Game 2 is on Saturday, and I’m picking the Lions to win again, although likely by not such a margin. The game, as well as all OUA games, can be streamed for free on OUA.tv.
Queen’s Gaels vs Nipissing Lakers
Another series where the men’s teams disappointed and the weight is on the women is between the Queen’s Gaels, whose men’s team were swept in the opening round, and the Nipissing Lakers men failed to make the cut.
Much like the game between York and Waterloo, the game ended with not a close score, with the Lakers prevailing by three goals and a total score of 4-1. The story of the game was the two sisters who scored three of the foals for Nipissing. Mallory Dominico opened up the scoring, only to be followed by her sister Maria who potted two later in the game. Four different players on the Lakers had multi-point games, including Kayla Heppnder who put up three assists.
Having contributions from throughout the roster is a very important factor, especially in the playoffs. When you’re in a series against an opponent, the opposing defenders can learn how to shut down the stars. However, if you have other contributors, it’s more likely that you’ll find success.
The win for the Lakers forces the Gaels to the brink, which if eliminated would finish off a very disappointing season for the Kingston school.
Ryerson Rams vs Brock Badgers
While the previous two games were blowouts, the next two on this list are the exact opposite. They’re not just the opposite, they’re the epitome of what playoff hockey should look like. And in game one, there were exactly what playoff hockey was.
The ryerson Rams, who vaulted up the standings all the way to fifth on the last day of the season, defeated the fourth-place Brock Badgers in overtime to win game one. The game was peculiar for both sides, as very rarely is noon start time seen. However, reading week is on at both schools right now, making the possibility of the strange start time available.
It was a tight-checking game and neither team could find very much if any offence. Ryerson’s Olivia Giardetti did manage to crack the deadlock for the Rams with 30 seconds to go in period 1, but that would be it for Ryerson’s regulation scoring.

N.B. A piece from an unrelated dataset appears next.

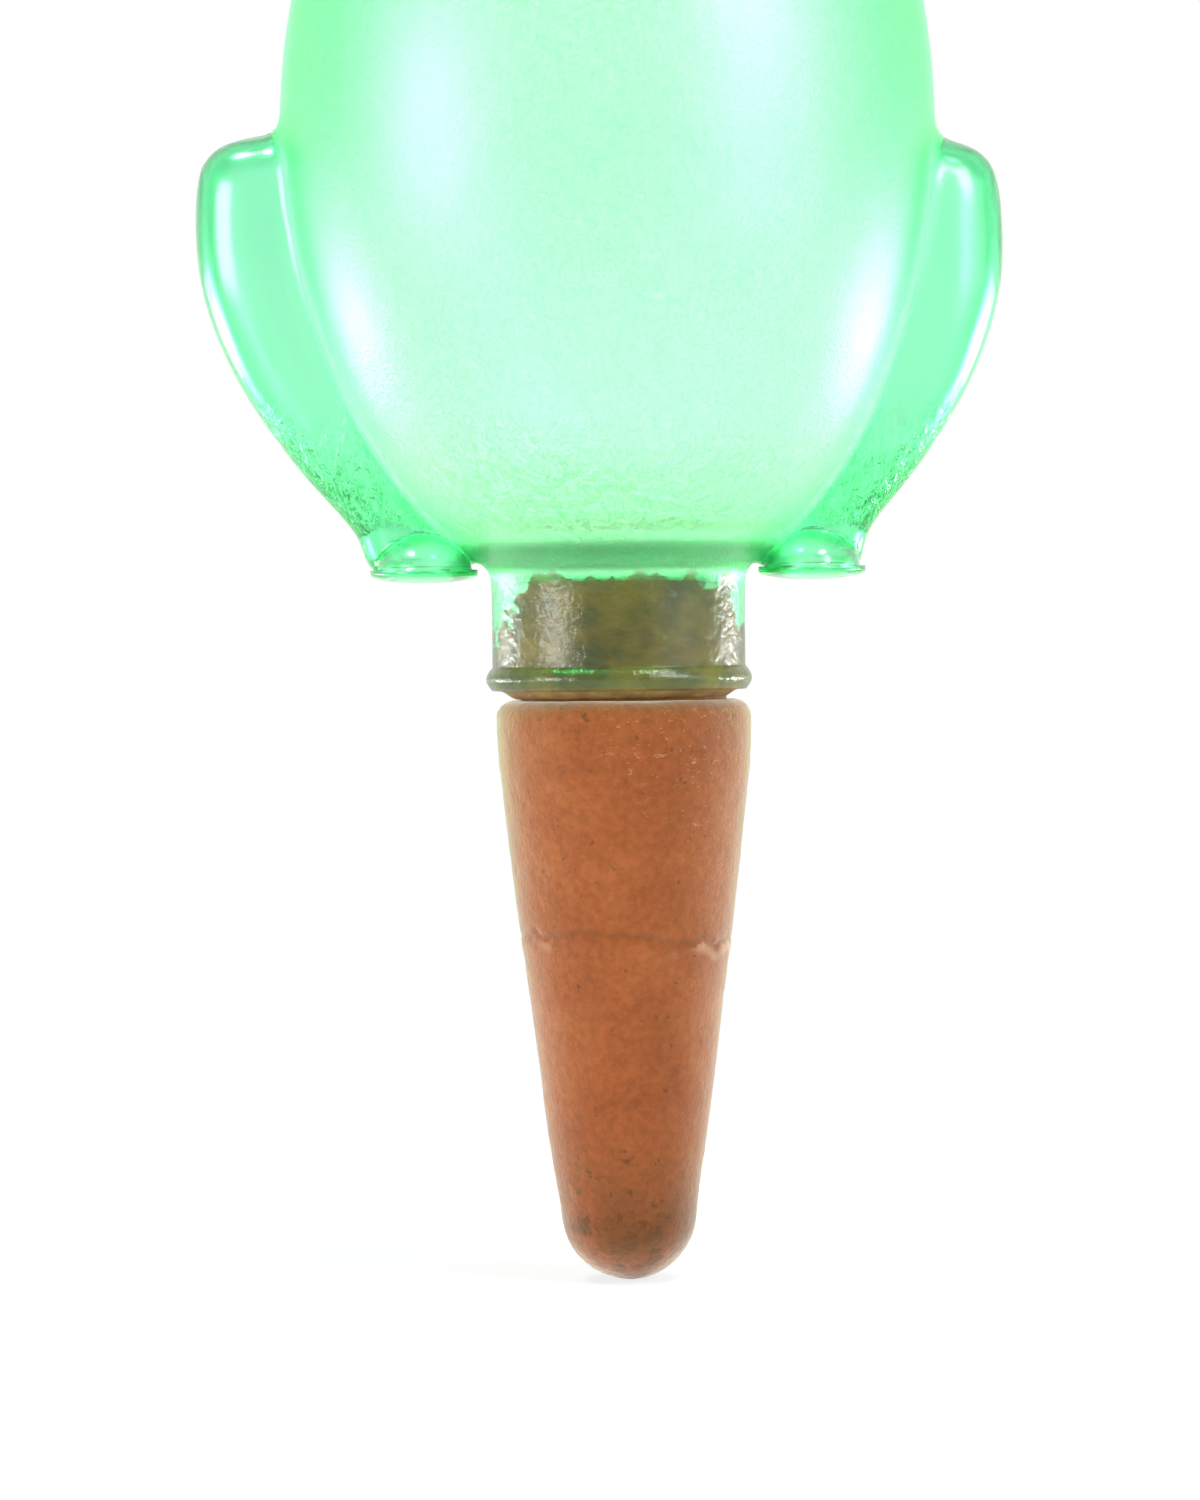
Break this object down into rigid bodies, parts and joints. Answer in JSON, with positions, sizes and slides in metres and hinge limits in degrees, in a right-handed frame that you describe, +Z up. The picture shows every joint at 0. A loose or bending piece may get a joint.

Brock found their answer in period two thanks to an unassisted goal from Annie Berg, who managed to beat Rachel Seely for the lone time in the afternoon.
From the beginning, the Ryerson Rams knew that they had to be sound defensively. The badgers were unable to test Seely until the 11th minute of the game. Some would call the defensive precautions as unentertaining, but I must remind thos Zpeople that the point of hockey is to win, and win whatever way possible within the rules of the game. Is playing structured defence within the rules? You bet so, and that’s exactly what the Lisa Haley led Ryerson women did throughout the game.
The style of hockey from both sides led the game to its eventual destination which was overtime. Where once again, Ryerson’s star duo of Erika Crouse and Olivia Giardetti combined as helpers for Brooklyn Gemmil, who potted the goal to win the opening game of the series.
The four vs five matchups are always one of the toughest in a playoff bracket, and this series between Ryerson and Brock seems unlikely to break that commonality.
Toronto Varsity Blues vs Guelph Gryphons
This was the big one. The top of the conference this year, and last year’s national champions. There is nothing that one could say that could sway the epicentre of this series off of that storyline.
Game one was hosted by the Varsity Blues, on the same ice where their men fell to the eighth seed Western Mustangs a couple of days prior. However, the women were determined not to destine themselves to the same fate.
Everything that this game had to offer would be included in the textbook definition of what playoff hockey is. The score was close, it ended in OT and the physicality was unparalleled to anything in the regular season. https://twitter.com/Varsity_Blues/status/1230320557448667136?s=20
Much like the sister connection which came for the Nipissing Lakers, the Varsity Blues took advantage of their own sisters, as the De Serres family supplied them with both the helper and goalscorer to open the night’s scoring.
Just minutes after the first goal, the penalties started to come in a flurry, as the first of the calls came eight minutes into the game. It began a total of 18 non-even-strength minutes for the two sides, further emphasizing the physicality that was on display.‘
Toronto struck first with the advantage, as Christine Chao punished the Gryphons for their misbehaviour which ended them in the penalty box. However, the marker was soon replied from Guelph who got a power-play goal of their own before the end of the period.
The first frame had three goals, but there was only one more before the game went into an extra period. Guelph got their tying goal halfway through the second period from Stephanie Gava, but from that point on the game remained a stalemate. That is, until nearly 18 minutes of overtime when Gabriella De Serres potted her second of the night and won the game for Toronto.
The game was a true personalization of what playoff hockey is, and gave fans much more to look forward to as the series progresses.